With this approach you can simply apply roles::devserver to a node, making use of any other profiles. There’s no linear map of single inclusion to maintain or work around. Each role implements a site-specific configuration by declaratively including the relevant profiles.

Finally, we use node statements to assign roles to the nodes to complete the conversion:

node 'www1.example.com', 'www2.example.com' {
  inlude 'roles::webserver'
}

node 'www-dev1.example.com' {
  inlude 'roles::devserver'
}

In several easy steps, you’ve just converted the old node inheritence pattern into the modern roles and profiles best practice. Further evolutions like removing kitchen-sink base profiles will be easy to accomplish after you finish this migration.

Node Parameters Within Node Blocks

When using node statements, node properties such as the location and tier of a host can be set as global variables within the node block. Because ENC properties are presented as top-scope variables, this offers a seamless way to transition to an ENC in the future.

If node properties are set this way, avoid adding any code that might rely on these properties outside the node statement. The rest of your site manifests are a higher scope than the node statement. Node properties will not be visible outside of the node scope. These properties will be visible to classes declared within the node scope, but not to classes declared within the top scope. This scoping restriction applies to Hiera lookups performed outside of the node scope, as well.

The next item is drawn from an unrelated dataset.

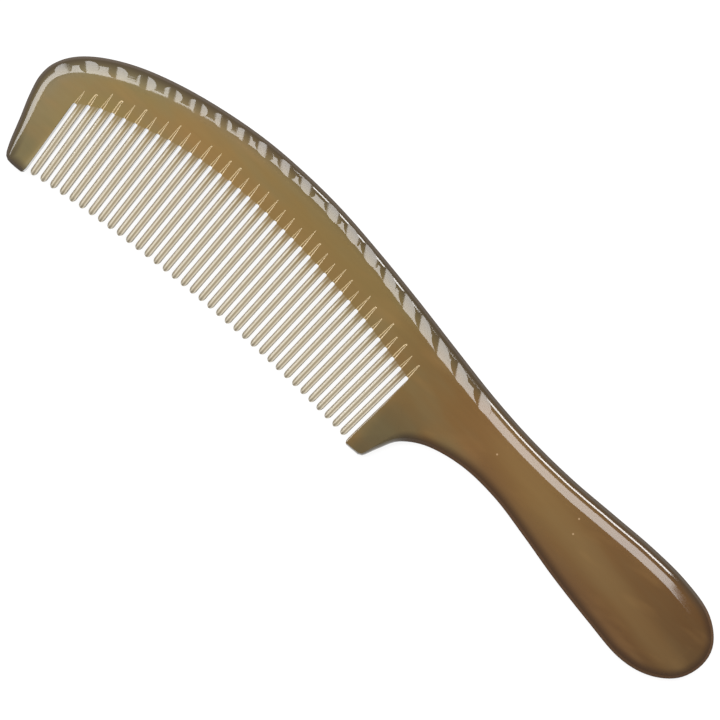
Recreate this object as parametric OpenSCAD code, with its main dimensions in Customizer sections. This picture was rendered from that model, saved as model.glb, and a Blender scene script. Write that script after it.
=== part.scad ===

The practical implication of variables declared within the node scope is that top scope can be used for only very basic operations, such as setting resource defaults. You can no longer rely on it to include a base set of classes.

Fact-Based Classification

Facts are a simple way to pass node-provided data to a classifier and declared classes. They appear within the $facts[] hash and are available for interpolation in both the Hiera hierarchy and Puppet language modules.

Fact-Based Role Assignment

It’s possible to declare classes in a manifest based on a fact supplied by the node, as demonstrated in the following:

if $facts['role'] {
  include $facts['role']
}

Because the include command accepts arrays as an input, a-la-carte profile provisioning can also be supported using this method:

if $facts['profiles'] {
  include $facts['profiles']
}

Although fact-based assignment can be powerful for environments where nodes self-select the Puppet model, it decentralizes node management in a way that will reduce your ability to restructure your code or change your interfaces in the future. This will also complicate attempts to migrate to other classification systems. This is only practical in environments in which Puppet is a smaller piece of a large node orchestration platform.

Security and Fact-Selected Roles or Profiles

Role and profile declaration from facts permits node owners to generate a catalog for any node type in your infrastructure. If you use this approach, you should carefully consider what data might be exposed.

Warning

This approach moves security and node classification out to the edges, to the nodes themselves.

For example, imagine a case in which Hiera stores database credentials for your web application. If a user was able to add the web application profile to their catalog, they could easily recover these credentials. Virtually any security-sensitive data is vulnerable to such attacks.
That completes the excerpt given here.